Jacob or Ayden (not sure which one) explains that there is significant overlap between plural and trans and that it would be best not to divulge your “plural system” to therapy professionals, lest, I’m guessing here, said therapists will think you’re fucking nuts and won’t allow you to proceed with the completely sane and normal process of disfiguring yourself because of a delusion. The full presentation by this imagined duo is behind a paywall, so from here on out I will resort to making up shit, which is my journalistic strong suit.
Hold on a sec. Before we depart into flights of cynical fancy, here’s a headline I ran across. To paraphrase: There is a discussion among professional trans ghouls whether or not one needs to get permission and buy-in from ALL the personalities within the “system” before proceeding with transgender mutilation care.
Which begs the question: What if one of the personalities objects to the transing process, and prefers to remain the imaginary gender with which it identifies? Do the other five personalities just have to “suck it up”? Not unlike the way the general public must do when a trans person is afoot.
Maybe the others can “cancel” the dissenting apparition, shouting it down with transphobic slurs and accusations of racism, which evidently can apply even if there is only one race involved.
If one entity wants to be a trans male, another a trans female, and yet another is gender nonconforming, who gets the puberty blockers?
Here’s another wrinkle: Will Intersectionality, Critical Race Theory, and DEI apply to the discussion? If one of the personalities is a black (sorry, Black), genderqueer, postmenopausal, differently-abled, neurodiverse, womxn who identifies as a cat, is there any discussion to be had? Who prevails?
I suppose the existing six self-aware entities could hire a seventh self-aware entity who has training in DEI human-resource administration. Sort of an in-house personnel department. Surely this professional could parse this confusion. Will there be an appeals process?
Imagine the chaos of internal pronoun usage. It would be possible to misgender oneself, become incensed, and then demand apologia from yourself for the offense.
I’m beginning to think this approach is untenable for rapid-onset surgical intervention (ROSI).
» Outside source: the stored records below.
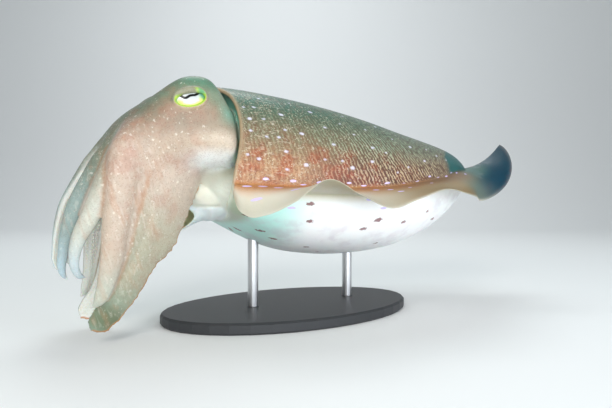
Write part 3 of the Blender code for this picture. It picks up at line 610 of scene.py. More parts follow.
# %% Sizes of the arms
# path: points of the middle line; faces: where the outer face looks, at root and tip; sizes: share of the
# length, half width, thickness and how far the keel stands out
ARMS = {
    "arm1": {
        "path": (
            (-66, -11, 54), (-79, -13, 44), (-84, -14.5, 37), (-90, -16.5, 26.5), (-99, -17.5, 9.5),
            (-106.5, -18, -4), (-110, -17, -14), (-112.5, -15, -24), (-114, -13.5, -34),
            (-114.5, -12, -43), (-112, -10.5, -50), (-108.5, -10, -52),
        ),
        "faces": ((-0.74, -0.68, 0.0), (-0.40, -0.90, 0.0)),
        "sizes": (
            (0.00, 8.5, 16, 0), (0.22, 8.6, 15, 0.5), (0.32, 8.7, 14, 1), (0.46, 8.6, 12, 1),
            (0.58, 7.0, 9.5, 1), (0.68, 5.4, 8.0, 1), (0.76, 4.2, 6.5, 0.6), (0.84, 3.2, 5.2, 0.4),
            (0.93, 2.3, 3.8, 0.2), (1.00, 0.0, 0.0, 0),
        ),
        "right_shift": (-1, 1, 3),
    },
    "arm2": {
        "path": (
            (-64, -22, 50), (-79, -27, 36), (-88, -31.5, 19), (-92.5, -33.5, 9), (-96.5, -33.5, 0),
            (-101.5, -33, -10.5), (-107, -30, -23), (-109, -27.5, -35), (-108, -25.5, -43),
            (-104.5, -23.5, -48), (-100, -23, -49.5),
        ),
        "faces": ((-0.55, -0.83, 0.0), (-0.45, -0.89, 0.0)),
        "sizes": (
            (0.00, 8.5, 15, 0), (0.18, 8.5, 15, 0.5), (0.34, 8.0, 14, 1), (0.43, 7.5, 13, 1),
            (0.52, 7.0, 12, 1), (0.61, 6.0, 10, 0.8), (0.73, 4.6, 8.0, 0.6), (0.84, 3.4, 6.0, 0.4),
            (0.91, 2.6, 4.6, 0.3), (0.96, 2.0, 3.6, 0.1), (1.00, 0.0, 0.0, 0),
        ),
        "right_shift": (2, -1, 4),
    },
    "arm3": {
        "path": (
            (-66, -26, 52), (-76, -34, 36), (-80, -37.5, 19), (-83.5, -40, 0), (-86.5, -41, -18),
            (-88, -41, -31.5), (-90, -39.5, -44), (-92.5, -38, -55.5), (-95.5, -37, -63),
            (-100, -35.5, -68.5),
        ),
        "faces": ((0.05, -1.0, 0.05), (0.0, -1.0, 0.0)),
        "sizes": (
            (0.00, 12.0, 18, 0), (0.16, 12.3, 18, 0), (0.29, 11.8, 17, 0.5), (0.44, 10.0, 14, 1),
            (0.59, 8.2, 11.5, 1), (0.69, 7.2, 9.5, 1), (0.79, 6.2, 8.0, 1), (0.88, 5.0, 6.5, 0.8),
            (0.94, 3.8, 5.0, 0.5), (1.00, 0.0, 0.0, 0),
        ),
        "right_shift": (4, -1, -4),
    },
    "arm4": {
        "path": (
            (-34, -22, 52), (-41.5, -26, 38.5), (-49.5, -28, 20.5), (-58.5, -29.5, 0),
            (-65, -30.7, -19.5), (-71.5, -31, -33.5), (-76, -31.2, -46), (-81, -30.6, -58),
            (-86, -30, -66.5), (-92.5, -29.8, -74.5), (-96.5, -29.6, -80.5), (-99.5, -29.5, -84),
        ),
        "faces": ((0.29, -0.95, -0.05), (0.25, -0.96, 0.05)),
        "sizes": (
            (0.00, 16.0, 18, 6), (0.10, 17.0, 18, 9), (0.23, 17.5, 18, 12), (0.38, 16.5, 17, 13.5),
            (0.52, 14.5, 14, 12.5), (0.62, 11.3, 12, 9.5), (0.70, 9.6, 10, 7.5), (0.79, 8.2, 8.5, 6.5),
            (0.86, 7.2, 7.0, 5.5), (0.93, 6.5, 5.5, 5), (0.975, 5.0, 4.0, 3), (1.00, 0.0, 0.0, 0),
        ),
        "right_shift": (3, -1, -3),
    },
}
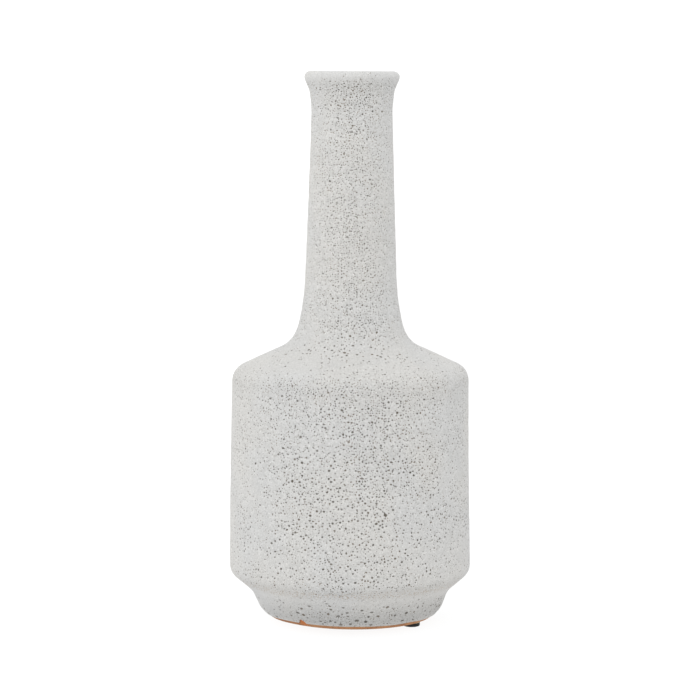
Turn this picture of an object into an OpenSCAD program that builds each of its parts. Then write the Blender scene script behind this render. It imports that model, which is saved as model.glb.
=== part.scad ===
// Bottle vase of fired clay with a matte glaze.
// Millimetres, +Z up. The origin is on the ground, on the axis the vase was turned about.
// Heights named here start at the underside of the clay foot.

/* [Foot] */
// Radius of the foot where it meets the ground plane
foot_r = 46.3; // [45.8:0.1:48]
// Radius of the foot where its side turns upright
foot_side_r = 51.4; // [50.5:0.1:52.5]
// Height at which the foot's side turns upright
foot_side_h = 6; // [5:0.1:7]
// Radius of the cove between the foot and the body
cove_r = 55.3; // [54:0.1:57]
// Height of the cove
cove_h = 15.5; // [14:0.1:17]
// Radius of the hollow turned into the underside
recess_r = 33.5; // [28:0.5:34]
// Depth of that hollow
recess_depth = 4.5; // [2:0.1:5]

/* [Body] */
// Radius of the body at its lower corner
body_low_r = 67.5; // [65:0.1:70]
// Height of the body's lower corner
body_low_h = 26.1; // [24:0.1:30]
// Radius of the body at the shoulder's corner
shoulder_r = 65.9; // [63:0.1:68]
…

It could take years to get those genitals chopped off, which will significantly cut into profits while patients have time to come to their senses.
Many trans people occupy their time trolling unsuspecting victims for “gotcha” moments where they record misgendering offenses made because they don’t “pass” for the opposite sex— and they damned well know it. These offenses are proudly displayed on social media to try to ruin the lives of ordinary people minding their own fucking business. Many trans people demand the affirmation of society, and if not forthcoming, claim to have their identity “erased.” I’m here to tell you, tranny, your spittle-flecked, screaming, green-haired, eye-bulging, vitriol-spewing visage two inches from my nose is far from “erased.”
I’m a child trapped in a geriatric’s body, but I don’t require people to pat me on the head and give me a cookie when I display a sad face.
I can’t help wondering if this is all an attempt to normalize “ordinary” gender dysphoria. Imagine the shrink: “The good news is that your child has only one personality, so deciding to commit suicide won’t involve the committee process, which usually bogs these things down— sometimes for years.”
East coast Lisa gives the ‘She’s Baaaack!’ piece a big thumbs up! Glad my thought gave you and Lisa a laugh. Not rushing demise, I’ll suffer on. Keep engaging and entertaining us with your writings. You probably wouldn’t cut it in real garbage anyway.
A dizzying ride through a very warped world. As a relatively simple, no preferred pronoun guy, who needed to Google the lyrics to WAP and the rapper Lizzo, and who watched a portion of the video combining the two, I am comforted in the knowledge that life is finite.